- **Challenge**
Your task is to copy the lines between the line containing "main_frame_tube();" and the line containing "for node in", counting both of those lines, and to emit nothing more.

- **Data block**
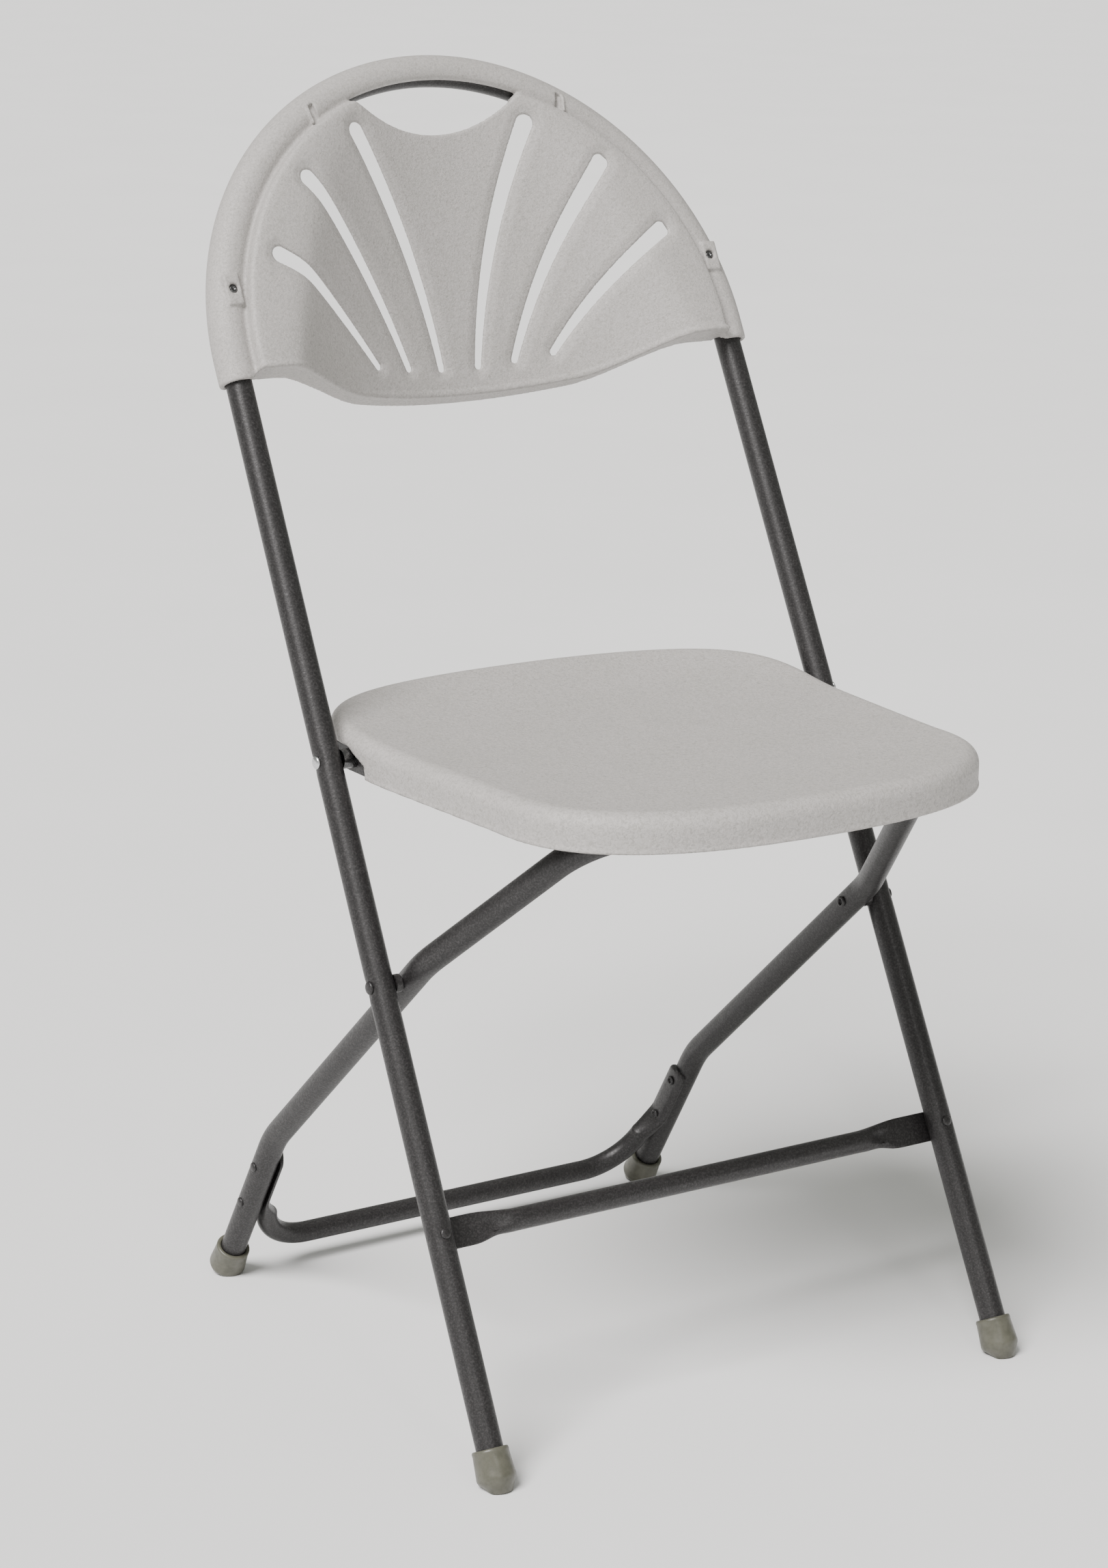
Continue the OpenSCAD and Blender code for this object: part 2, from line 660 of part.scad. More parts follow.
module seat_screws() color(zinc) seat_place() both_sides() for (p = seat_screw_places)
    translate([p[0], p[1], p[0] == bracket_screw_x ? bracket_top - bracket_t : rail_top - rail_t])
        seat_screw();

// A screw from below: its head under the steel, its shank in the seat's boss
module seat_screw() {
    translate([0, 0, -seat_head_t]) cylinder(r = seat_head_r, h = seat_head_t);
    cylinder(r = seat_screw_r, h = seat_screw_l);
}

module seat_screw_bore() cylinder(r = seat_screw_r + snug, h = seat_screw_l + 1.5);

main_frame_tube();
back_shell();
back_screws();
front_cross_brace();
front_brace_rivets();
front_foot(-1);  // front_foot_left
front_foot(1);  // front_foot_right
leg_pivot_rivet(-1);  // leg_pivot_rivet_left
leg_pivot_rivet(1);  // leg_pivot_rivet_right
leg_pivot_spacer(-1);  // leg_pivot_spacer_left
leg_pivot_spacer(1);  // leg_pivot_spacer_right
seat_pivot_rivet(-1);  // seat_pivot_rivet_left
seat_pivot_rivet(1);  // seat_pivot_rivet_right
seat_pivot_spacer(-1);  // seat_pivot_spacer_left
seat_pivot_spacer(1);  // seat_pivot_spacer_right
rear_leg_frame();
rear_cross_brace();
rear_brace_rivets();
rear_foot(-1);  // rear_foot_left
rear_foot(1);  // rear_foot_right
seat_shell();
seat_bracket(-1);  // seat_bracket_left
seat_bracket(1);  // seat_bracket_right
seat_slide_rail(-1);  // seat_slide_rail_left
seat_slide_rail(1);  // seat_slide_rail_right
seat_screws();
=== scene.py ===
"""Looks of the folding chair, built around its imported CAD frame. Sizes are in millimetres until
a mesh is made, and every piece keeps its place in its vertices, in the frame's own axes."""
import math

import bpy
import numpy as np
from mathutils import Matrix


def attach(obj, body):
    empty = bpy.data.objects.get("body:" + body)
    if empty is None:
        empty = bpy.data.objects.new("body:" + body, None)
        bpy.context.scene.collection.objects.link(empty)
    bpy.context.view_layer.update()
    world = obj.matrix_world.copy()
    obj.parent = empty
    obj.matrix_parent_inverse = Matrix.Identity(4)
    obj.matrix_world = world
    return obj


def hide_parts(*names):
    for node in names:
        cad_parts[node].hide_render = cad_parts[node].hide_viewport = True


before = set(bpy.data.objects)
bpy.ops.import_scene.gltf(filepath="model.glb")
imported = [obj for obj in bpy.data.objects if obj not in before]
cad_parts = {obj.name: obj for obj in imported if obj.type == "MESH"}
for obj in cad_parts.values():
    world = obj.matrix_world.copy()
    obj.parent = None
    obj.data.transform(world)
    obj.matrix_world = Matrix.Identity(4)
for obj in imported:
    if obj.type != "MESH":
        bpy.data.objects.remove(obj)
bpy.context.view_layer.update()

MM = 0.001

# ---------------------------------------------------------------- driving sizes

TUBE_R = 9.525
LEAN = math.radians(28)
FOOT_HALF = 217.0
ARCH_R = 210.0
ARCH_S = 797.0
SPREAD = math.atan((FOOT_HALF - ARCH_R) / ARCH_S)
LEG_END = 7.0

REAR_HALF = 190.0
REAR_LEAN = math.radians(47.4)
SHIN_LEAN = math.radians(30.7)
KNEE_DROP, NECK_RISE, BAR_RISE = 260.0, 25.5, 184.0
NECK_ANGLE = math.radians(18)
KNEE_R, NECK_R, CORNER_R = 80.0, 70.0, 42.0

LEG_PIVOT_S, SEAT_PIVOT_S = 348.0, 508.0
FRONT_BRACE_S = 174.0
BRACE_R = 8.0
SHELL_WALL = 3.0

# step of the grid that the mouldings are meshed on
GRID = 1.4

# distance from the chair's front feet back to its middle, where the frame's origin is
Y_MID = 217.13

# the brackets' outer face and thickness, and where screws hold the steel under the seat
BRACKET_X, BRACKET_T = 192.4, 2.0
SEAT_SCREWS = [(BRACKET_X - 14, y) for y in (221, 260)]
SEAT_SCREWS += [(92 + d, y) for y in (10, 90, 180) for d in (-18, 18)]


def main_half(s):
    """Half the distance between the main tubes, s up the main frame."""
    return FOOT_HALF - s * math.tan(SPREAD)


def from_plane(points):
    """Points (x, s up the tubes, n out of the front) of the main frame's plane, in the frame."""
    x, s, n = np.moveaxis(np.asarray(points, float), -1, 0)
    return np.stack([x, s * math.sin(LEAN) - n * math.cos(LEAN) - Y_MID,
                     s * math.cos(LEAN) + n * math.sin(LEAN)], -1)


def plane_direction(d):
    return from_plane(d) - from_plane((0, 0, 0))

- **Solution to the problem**
main_frame_tube();
back_shell();
back_screws();
front_cross_brace();
front_brace_rivets();
front_foot(-1);  // front_foot_left
front_foot(1);  // front_foot_right
leg_pivot_rivet(-1);  // leg_pivot_rivet_left
leg_pivot_rivet(1);  // leg_pivot_rivet_right
leg_pivot_spacer(-1);  // leg_pivot_spacer_left
leg_pivot_spacer(1);  // leg_pivot_spacer_right
seat_pivot_rivet(-1);  // seat_pivot_rivet_left
seat_pivot_rivet(1);  // seat_pivot_rivet_right
seat_pivot_spacer(-1);  // seat_pivot_spacer_left
seat_pivot_spacer(1);  // seat_pivot_spacer_right
rear_leg_frame();
rear_cross_brace();
rear_brace_rivets();
rear_foot(-1);  // rear_foot_left
rear_foot(1);  // rear_foot_right
seat_shell();
seat_bracket(-1);  // seat_bracket_left
seat_bracket(1);  // seat_bracket_right
seat_slide_rail(-1);  // seat_slide_rail_left
seat_slide_rail(1);  // seat_slide_rail_right
seat_screws();
=== scene.py ===
"""Looks of the folding chair, built around its imported CAD frame. Sizes are in millimetres until
a mesh is made, and every piece keeps its place in its vertices, in the frame's own axes."""
import math

import bpy
import numpy as np
from mathutils import Matrix


def attach(obj, body):
    empty = bpy.data.objects.get("body:" + body)
    if empty is None:
        empty = bpy.data.objects.new("body:" + body, None)
        bpy.context.scene.collection.objects.link(empty)
    bpy.context.view_layer.update()
    world = obj.matrix_world.copy()
    obj.parent = empty
    obj.matrix_parent_inverse = Matrix.Identity(4)
    obj.matrix_world = world
    return obj


def hide_parts(*names):
    for node in names:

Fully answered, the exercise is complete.